__AIM OF THE TASK__.
Up to and including the line with "bmesh.ops.dissolve_faces(bm, faces=list(bm.faces))", reproduce the listing below exactly, beginning at its first line.

__STORED DATA__.
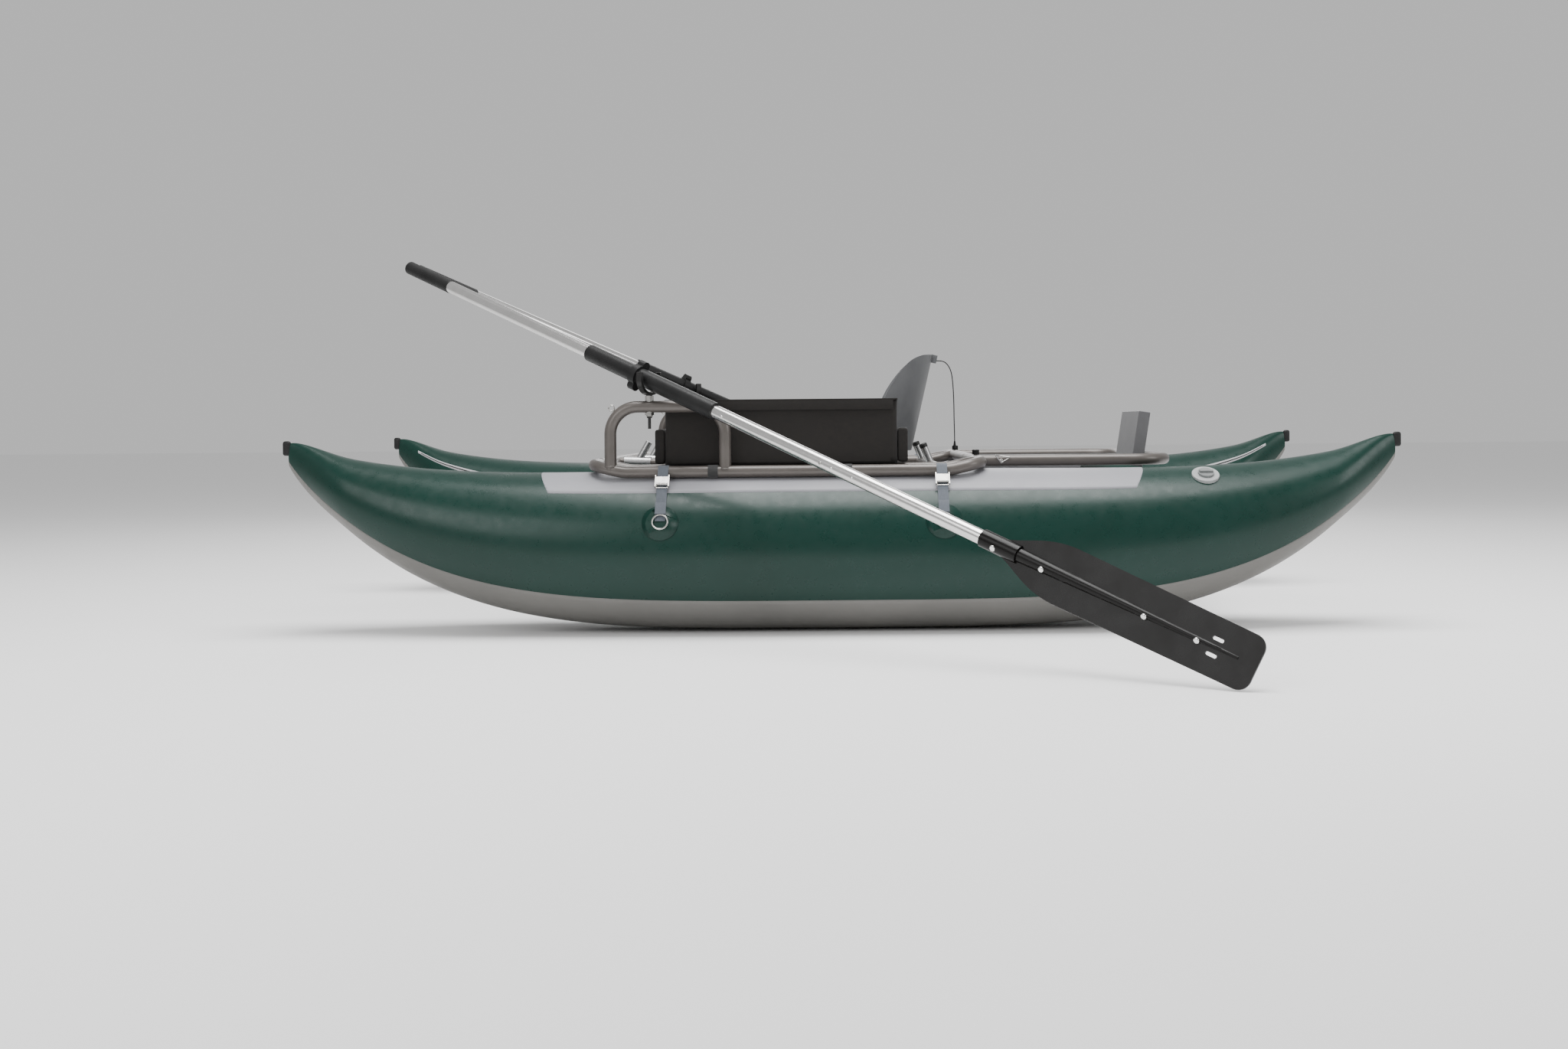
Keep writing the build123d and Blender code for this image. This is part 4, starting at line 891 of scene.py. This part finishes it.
def deck_outline(bm):
    """Flat panel with rounded corners and a notch for the motor board."""
    made = bmesh.ops.create_grid(bm, x_segments=1, y_segments=1, size=0.5)["verts"]
    bmesh.ops.scale(bm, vec=(deck_high.x - deck_low.x, deck_high.y - deck_low.y, 1), verts=made)
    middle = ((deck_low.x + deck_high.x) / 2, 0, (deck_low.z + deck_high.z) / 2)
    bmesh.ops.translate(bm, vec=middle, verts=made)
    bmesh.ops.bevel(
        bm, geom=list(bm.verts), offset=deck_corner, offset_type="OFFSET", segments=8, profile=0.5,
        affect="VERTICES", material=-1,
    )
    across, along = (0, 1, 0), (1, 0, 0)
    for place, normal in (((0, -slot_half, 0), across), ((0, slot_half, 0), across), ((slot_x, 0, 0), along)):
        bmesh.ops.bisect_plane(bm, geom=[*bm.verts, *bm.edges, *bm.faces], plane_co=place, plane_no=normal)
    middles = [(f, f.calc_center_median()) for f in bm.faces]
    notch = [f for f, middle in middles if middle.x > slot_x and abs(middle.y) < slot_half]
    bmesh.ops.delete(bm, geom=notch, context="FACES")
    bmesh.ops.dissolve_faces(bm, faces=list(bm.faces))


bm = bmesh.new()
deck_outline(bm)
deck_area = sum(f.calc_area() for f in bm.faces)
panel = keep_piece(bm, "deck_panel", 1, "hull", [mesh_cloth("open_mesh")], smooth=False)
thickness = panel.modifiers.new("thickness", "SOLIDIFY")
thickness.thickness = 0.0012
thickness.offset = 0
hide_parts("deck_mesh")
bm = bmesh.new()
deck_outline(bm)
bmesh.ops.inset_region(
    bm, faces=list(bm.faces), thickness=hem_width, depth=0, use_boundary=True, use_even_offset=True
)
inner = max(bm.faces, key=lambda f: f.calc_area())
bmesh.ops.delete(bm, geom=[inner], context="FACES")
hem = keep_piece(bm, "deck_hem", 1, "hull", [strap_black], smooth=False)
thickness = hem.modifiers.new("thickness", "SOLIDIFY")
thickness.thickness = 0.0024
thickness.offset = 0

# ---- Oars ------------------------------------------------------------------------------------
# Drawn aluminium shafts in two lengths, rubber grips and sleeves, and moulded blades that are
# riveted on. The port oar is worked out here; the starboard one mirrors it.
blade_black = moulded("blade_black", (0.004, 0.0036, 0.0034), (0.007, 0.0064, 0.006), 0.27, 0.06, 0.0, 0.16)
sleeve_black = black_rubber("sleeve_black", 0.006, 0.42)
dress(blade_black, "port_oar_blade", "starboard_oar_blade")
dress(sleeve_black, "port_oar_sleeve", "starboard_oar_sleeve")
lock_point = Vector((-0.462, rail_y, 0.608))
oar_along = Vector((cos(oar_pitch) * cos(oar_sweep), -cos(oar_pitch) * sin(oar_sweep), -sin(oar_pitch)))
oar_side = Vector((sin(oar_sweep), cos(oar_sweep), 0))
oar_up = oar_along.cross(oar_side).normalized() * -1
blade_roll = radians(19.4)
blade_across = oar_up * cos(blade_roll) + oar_side * sin(blade_roll)
blade_out = oar_along.cross(blade_across).normalized()
rivet_steel = bright_metal("rivet_steel", (0.8, 0.8, 0.79), 0.18, lines=(50, 50, 50))
shaft_radius = 0.015875
for side_name, side in sides:
    bm = bmesh.new()
    for along, out_radius in ((1.045, 0.0195), (1.163, 0.0149), (1.401, 0.0102), (1.516, 0.0077)):
        for face_side in (-1, 1):
            out = blade_out * face_side
            turned(
                bm, lock_point + oar_along * along + out * (out_radius - 0.0014), out,
                [(0, 0.0066), (0.0018, 0.0066), (0.0029, 0.0054), (0.0034, 0.003)], 24,
            )
    finish_bmesh(bm)
    keep_piece(bm, f"{side_name}_blade_rivets", side, f"{side_name}_oar", [rivet_steel])
    bm = bmesh.new()
    for along in (-0.19, 0.26, 0.60, 0.66):
        turned(
            bm, lock_point + oar_along * along - oar_side * (shaft_radius - 0.0005), -oar_side,
            [(0, 0.003), (0.0012, 0.003), (0.0019, 0.0022)], 16,
        )
    finish_bmesh(bm)
    keep_piece(bm, f"{side_name}_shaft_rivets", side, f"{side_name}_oar", [rivet_steel])

# ---- Welds, caps and rings on the frame ------------------------------------------------------
# Weld beads run round the feet of the oar stands. The backrest posts have black caps, and the
# deck tube has a triangular lashing ring on a bolt at each side.
deck_tube_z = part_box("deck_frame")[0].z + tube_radius
deck_tube_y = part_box("deck_frame")[1].y - tube_radius
post_foot = Vector((0.235, 0.215, rail_height))
post_run = Vector((-0.022, 0, 0.055))
post_top = post_foot + post_run
cap_black = moulded("cap_black", (0.006, 0.006, 0.006), (0.012, 0.012, 0.012), 0.45, 0.15)
for side_name, side in sides:
    bm = bmesh.new()
    for x, sink in ((-0.5565, 0.012), (-0.281, 0.0045)):
        for turn, growth in ((0.0, 1.0), (0.06, 1.015)):
            bead_centre = (x, rail_y, rail_height + sink + 0.001 + turn * 0.02)
            wire_ring(bm, bead_centre, (0, 0, 1), tube_radius * growth, 0.0017, 48, 8)
    finish_bmesh(bm)
    keep_piece(bm, f"{side_name}_stand_welds", side, "hull", [frame_grey])
    bm = bmesh.new()
    turned(
        bm, Vector((post_top.x, -post_top.y, post_top.z)) - post_run.normalized() * 0.008, post_run,
        [(0, 0.0106), (0.0085, 0.0108), (0.011, 0.0098), (0.012, 0.006)],
    )
    finish_bmesh(bm)
    keep_piece(bm, f"{side_name}_post_cap", side, "hull", [cap_black])
    bm = bmesh.new()
    ring_x = 0.398
    turned(
        bm, (ring_x, -deck_tube_y - tube_radius + 0.001, deck_tube_z), (0, -1, 0),
        [(0, 0.0052), (0.0035, 0.0052), (0.0042, 0.0044)], 6,
    )
    corners = [(0, -0.006), (0.022, 0.008), (-0.014, 0.013)]
    wire = 0.0016
    for (ax, az), (bx, bz) in zip(corners, corners[1:] + corners[:1]):
        start = Vector((ring_x + ax, -deck_tube_y - tube_radius - 0.0022, deck_tube_z + az))
        run = Vector((bx - ax, 0, bz - az))
        turned(bm, start, run, [(0, wire), (run.length, wire)], 10)
        corner = Matrix.Translation(start)
        bmesh.ops.create_uvsphere(bm, u_segments=12, v_segments=8, radius=wire, matrix=corner)
    finish_bmesh(bm)
    keep_piece(bm, f"{side_name}_lashing_ring", side, "hull", [steel])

__SOLVED PROBLEM__.
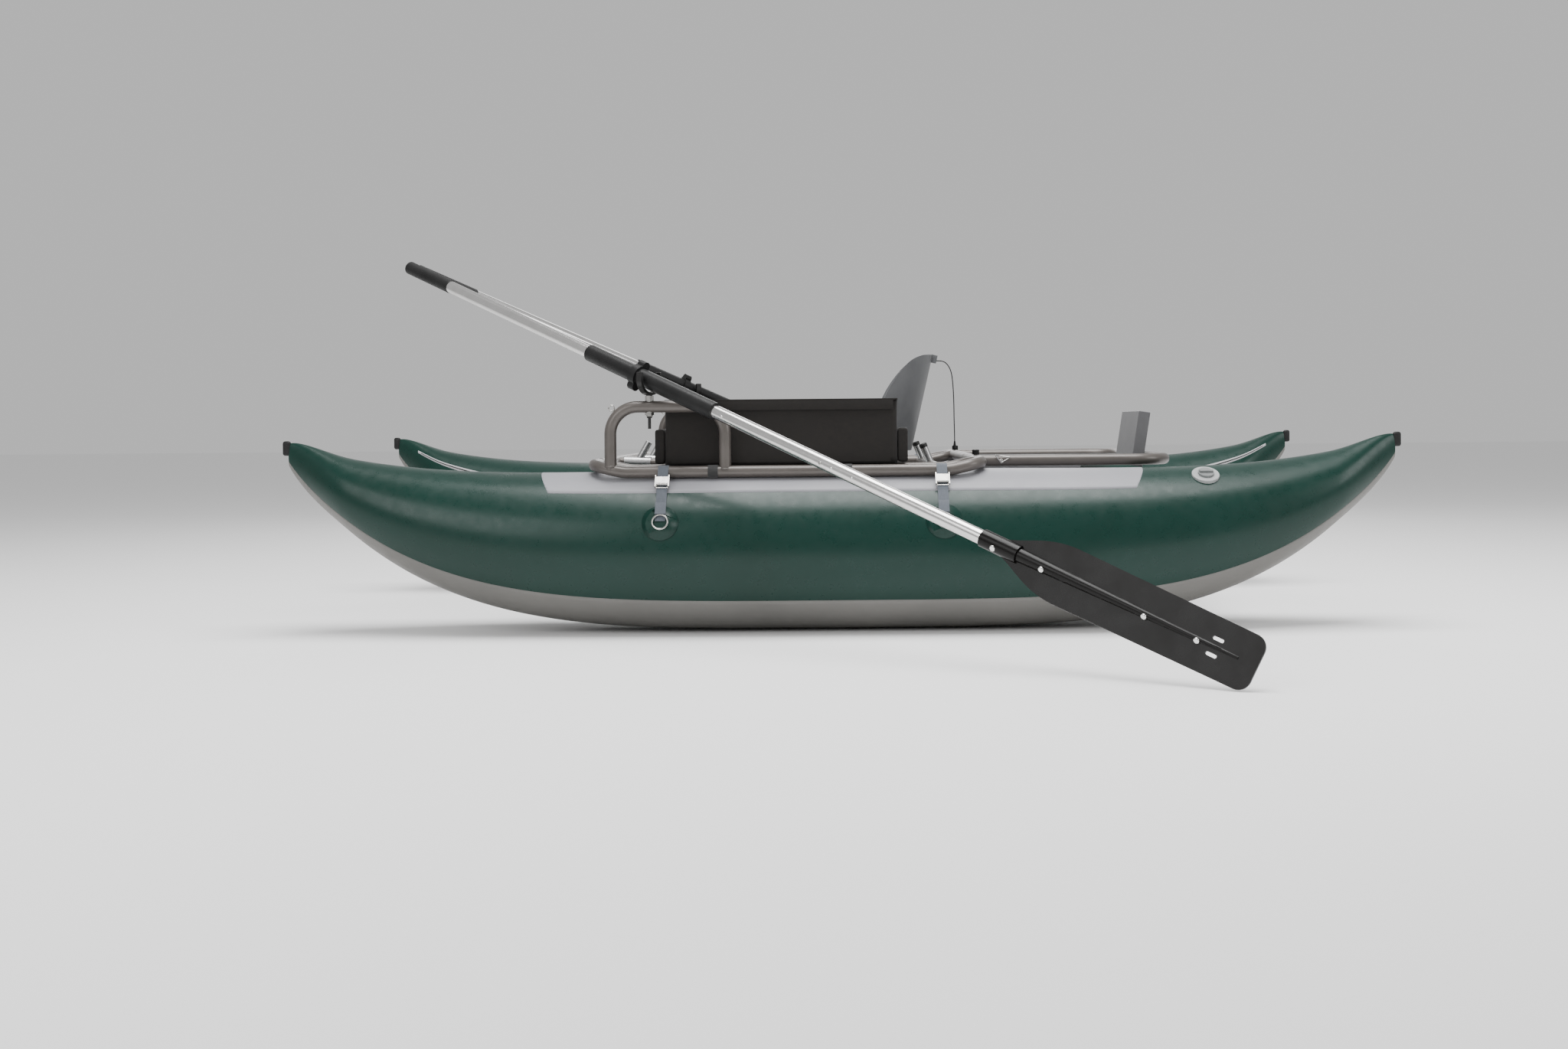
Keep writing the build123d and Blender code for this image. This is part 4, starting at line 891 of scene.py. This part finishes it.
def deck_outline(bm):
    """Flat panel with rounded corners and a notch for the motor board."""
    made = bmesh.ops.create_grid(bm, x_segments=1, y_segments=1, size=0.5)["verts"]
    bmesh.ops.scale(bm, vec=(deck_high.x - deck_low.x, deck_high.y - deck_low.y, 1), verts=made)
    middle = ((deck_low.x + deck_high.x) / 2, 0, (deck_low.z + deck_high.z) / 2)
    bmesh.ops.translate(bm, vec=middle, verts=made)
    bmesh.ops.bevel(
        bm, geom=list(bm.verts), offset=deck_corner, offset_type="OFFSET", segments=8, profile=0.5,
        affect="VERTICES", material=-1,
    )
    across, along = (0, 1, 0), (1, 0, 0)
    for place, normal in (((0, -slot_half, 0), across), ((0, slot_half, 0), across), ((slot_x, 0, 0), along)):
        bmesh.ops.bisect_plane(bm, geom=[*bm.verts, *bm.edges, *bm.faces], plane_co=place, plane_no=normal)
    middles = [(f, f.calc_center_median()) for f in bm.faces]
    notch = [f for f, middle in middles if middle.x > slot_x and abs(middle.y) < slot_half]
    bmesh.ops.delete(bm, geom=notch, context="FACES")
    bmesh.ops.dissolve_faces(bm, faces=list(bm.faces))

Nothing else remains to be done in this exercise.